LA HABANA, Cuba.-Hace unos días, recibí un mensaje electrónico donde un coterráneo que vive en España desde hace más de 20 años, mostraba su aversión por la pasividad de nuestro pueblo ante los desmanes de la dictadura. El mensaje aludía los acontecimientos en Venezuela a modo de comparación. Resaltaba la rebeldía de los manifestantes contra el autoritarismo del gobierno de Nicolás Maduro, frente a la “irremediable cobardía” de los cubanos.
Es muy fácil criticar desde otras orillas. La distancia y el tiempo son el caldo de cultivo para esas actitudes que van del cinismo a la insolencia. Muchos que viven en el exterior han adquirido tal dosis de valentía en los remansos de paz que les brinda el primer mundo.
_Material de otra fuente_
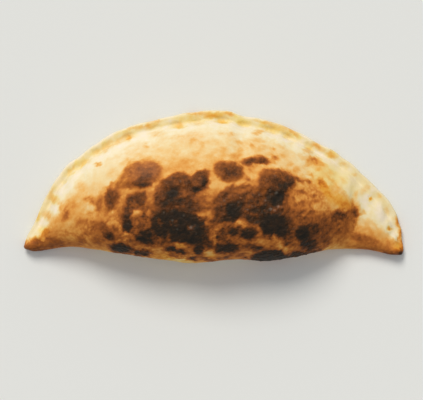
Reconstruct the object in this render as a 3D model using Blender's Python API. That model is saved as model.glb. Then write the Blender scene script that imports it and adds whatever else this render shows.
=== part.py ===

El acto de opinar requiere responsabilidad y un mínimo de sentido común. Quien ha vivido en Cuba conoce lo embarazoso que resulta salir a la calle a protestar. Con los teléfonos pinchados y el índice de conectividad en el ciberespacio por debajo de Haití, ¿qué posibilidades quedan para articular un movimiento de masas que abogue por la legitimación de las libertades fundamentales?
En Venezuela, Chávez y sus herederos dinamitaron la democracia pero no pudieron eliminarla totalmente. Gracias a ello es que la oposición ha logrado movilizarse y puede que consiga recuperar parte del terreno perdido por causa de las prácticas desleales que han tenido el fraude y el acoso permanente como puntas de lanza.
En cambio, Fidel Castro, desde que llegó al poder, puso todo su empeño en bloquear las instituciones democráticas. La cárcel, el trabajo forzado y la marginalización económica y social se convirtieron en instrumentos para alcanzar la unanimidad en torno a los dictados del partido comunista.
Hoy persisten esos códigos, y pese al desgaste del régimen, ha sido imposible romper todas las ataduras. Quienes insisten en condenar al pueblo cubano por su “larga paciencia”, se equivocan. En la Isla no sobrarán valientes, pero tampoco faltan los necesarios para continuar horadando los muros del terrorismo de Estado.